The physical environment was changing and this can clearly be seen in old maps of the city. Edinburgh as a city was growing as the results of a design competition became the New Town we know today. Street names were named after the things which were important at that stage in the life of Scotland (Thistle, Rose, George, Queen, Princes etc.) and the new development was fundamentally different from the way the city had existed up until that point in the jumble of the Old Town.
Language and Literacy
The Scottish Enlightenment period offers opportunities for descriptive writing, dialogue writing and diaries.
As the physical landscape of the city changed, how would Edinburgh dwellers have viewed what they saw? What did it look like as the New Town began to be built on the north of the city? What was it like when the Nor Loch was drained or as the North Bridge was being constructed? What would it have been like as the ‘Earthen Mound’ (the material from New Town excavations) appeared, to become the Mound we know today?
What of the people and the jobs which were changing at the time? There were sedan chair carriers, the first people to open shops (the luckenbooths) on the Royal Mile, the first newspapers and doctors in the first hospital. What conversations did they have? What would their observations have been on what they could see and on how life was changing?
Sciences / Technology
The Scottish Enlightenment was a time when science became a basis for new understanding about how the natural world worked and what people could do with their new understanding of it.
New views on the age of the earth meant that geologists were important people while understanding of chemistry meant the introduction of new industrial processes. Meanwhile there were important developments in medicine and the introduction of surgery. Edinburgh got its first hospital beds and there was an understanding of the connection with nature and health as Edinburgh’s Physic Garden (on the site of what is now Waverley Station) allowed the use of the medicinal properties of plants.
Explore the connection between the medicines we use today and plants. How important is the natural world in the way we live our lives?
What industrial developments resulted from the knowledge which was growing during Enlightenment and what did that mean for society e.g. the development of the steam engine and its impact on mass production.
What are similar large scale changes which have happened at other stages in history e.g. introduction of computers and the internet.

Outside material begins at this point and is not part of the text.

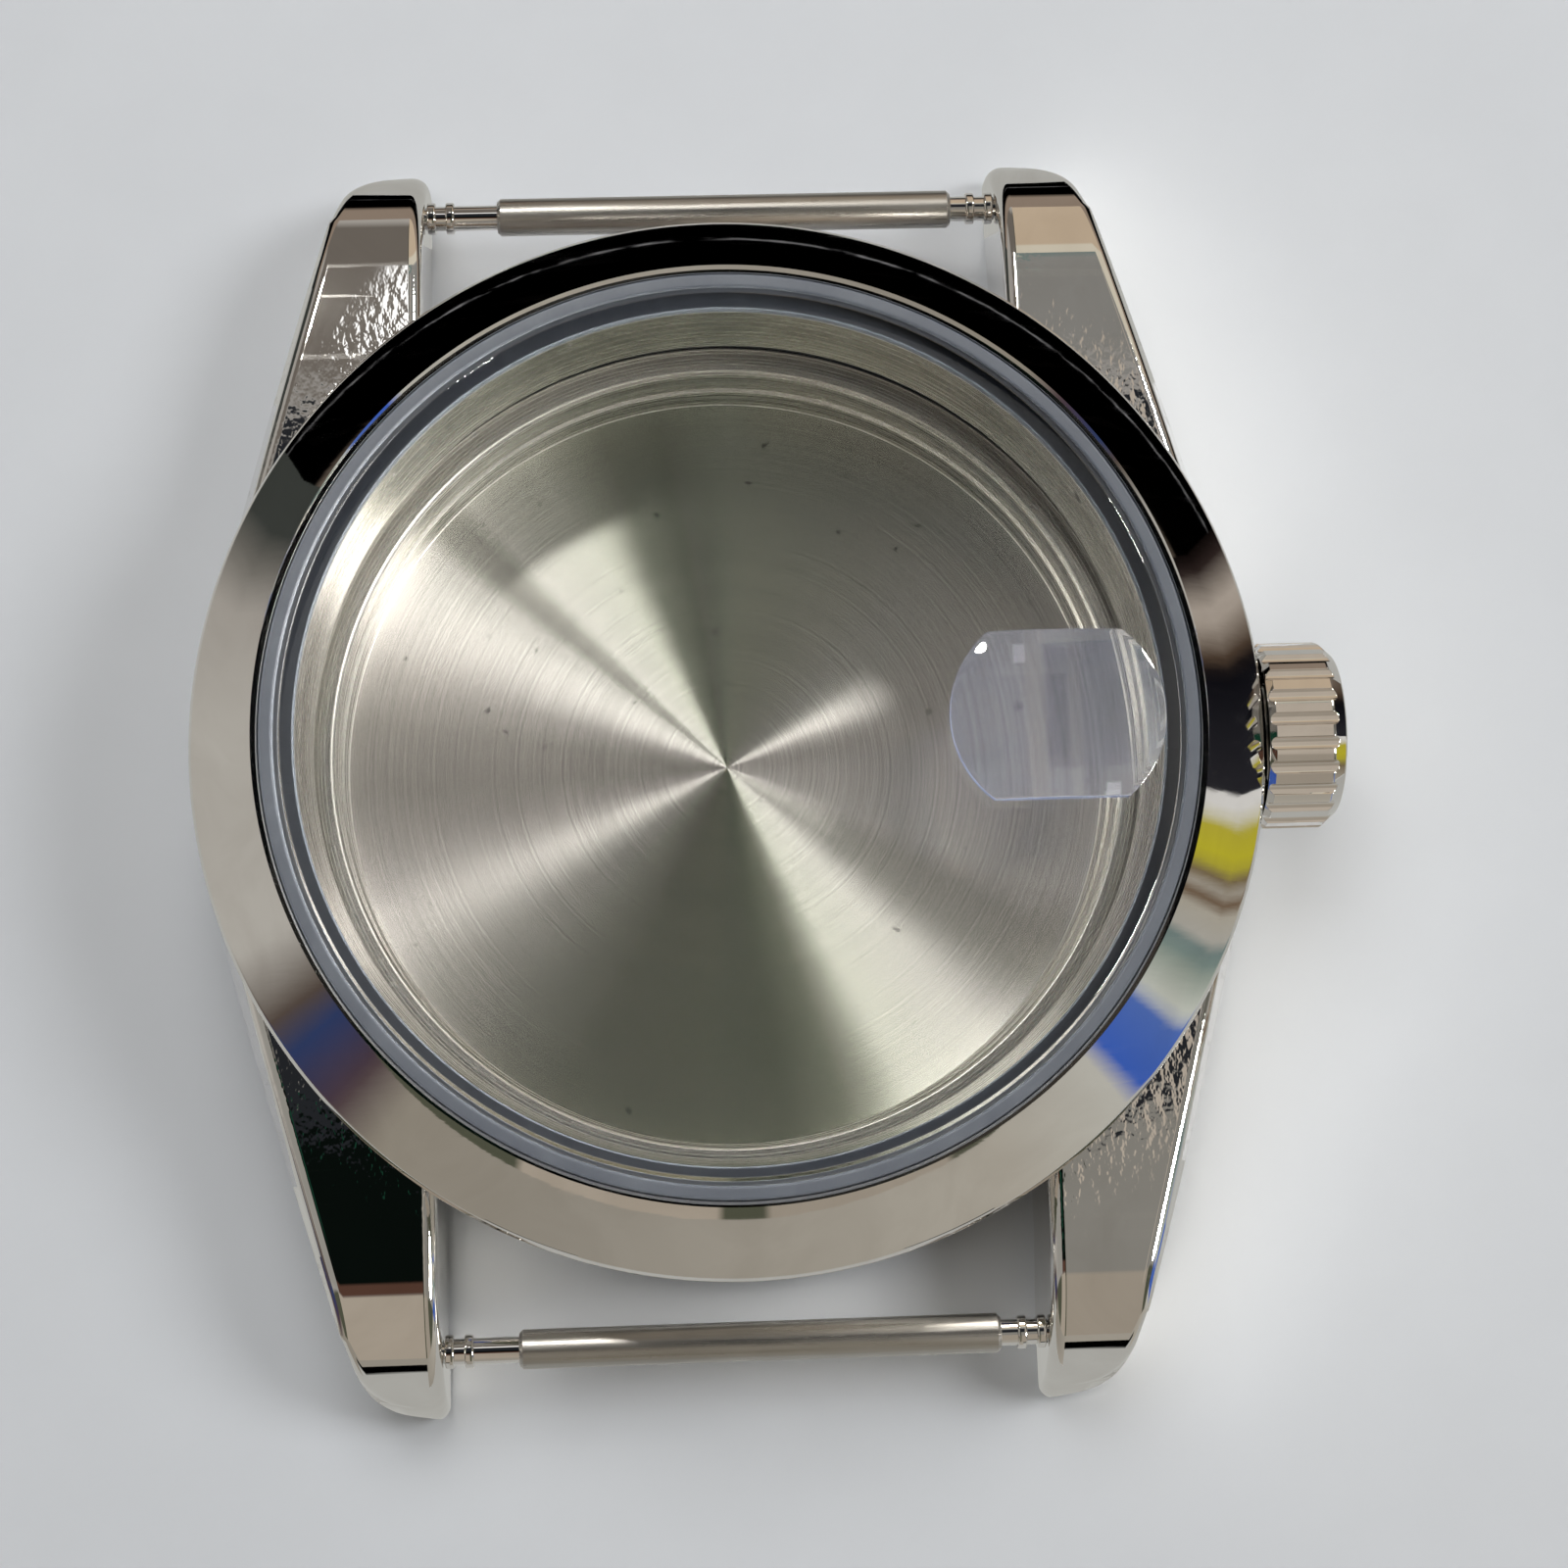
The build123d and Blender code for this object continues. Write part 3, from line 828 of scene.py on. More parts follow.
class Finishes:
    """Every material of the case, built once."""

    def __init__(self) -> None:
        """Build the materials from one set of effects."""
        effects = Effects()
        axis = (0.0, 0.0, CROWN_AXIS)
        self.polished = PolishedSteel().build(effects)
        self.worn = PolishedSteel("worn_steel", line_depth=0.015, dents=0.55).build(effects)
        self.turned = TurnedSteel("turned_steel", specks=1.0).build(effects)
        self.sunburst = SunburstSteel().build(effects)
        self.outer_back = TurnedSteel("turned_back", colour=(0.72, 0.705, 0.68), roughness=(0.1, 0.24)).build(effects)
        self.crown_turned = TurnedSteel("crown_turned_steel", centre=axis, heading=Heading.CROWNWARD).build(effects)
        self.satin = SatinSteel().build(effects)
        self.spring = SatinSteel("spring_steel", colour=(0.56, 0.55, 0.54), shade=(0.42, 0.41, 0.4)).build(effects)
        self.crystal_seal = SealMaterial("crystal_seal", (0.085, 0.10, 0.13), (0.14, 0.16, 0.19)).build(effects)
        self.black_seal = SealMaterial("black_seal", (0.022, 0.022, 0.024), (0.07, 0.07, 0.07)).build(effects)
        self.sapphire = Sapphire().build(effects)
        self.magnifier = Sapphire("magnifier_sapphire", haze=0.3).build(effects)


# Middle case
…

What did the development of medicine mean for society and what further developments have happened in medicine between then and now; anaesthetics, vaccinations and what will be the developments of the future e.g. genetics.
Religious and Moral Education
The Scottish Enlightenment was the start of a period of change for churches. The church was highly influential in society and there were even laws relating to religious belief e.g. people were put to death for blasphemy. The influence of the churches could be found in many ways, e.g. schools were set up in each church parish to help people to be able to read the bible.
During the Scottish Enlightenment some figures such as the philosopher David Hume were vocal about their belief in man and not God. Things were changing and society slowly began to accommodate different views.
What is the picture of religious tolerance today? How do people of different faiths live in the same community and respect each other? How does the Scottish picture compare with other parts of the world?
Your Own Enlightenment
What would it look like to have an Enlightenment Week in school or even just an Enlightenment Day? Just like in the 1700s, could there be different ways for people to sit down and talk together and to think creatively together?
What would happen if a class took time to think about the area where everyone lives, what life is like there and what could be done differently and better for the good of all.
The brief could be to come up with ideas to design improvements to areas near the school, or maybe you want to think big and design a whole new town.
On a smaller scale you could look at things which could be improved in and around the school environment, or in the way things happen throughout a school day, and come up with solutions for these.
People could be appointed as experts with different skills, assigned to consider the problems. Others might be asked to come up with ideas for new inventions, and of course as with the original Enlightenment, there could be awards and accolades for the top thinkers or for those who have made outstanding discoveries.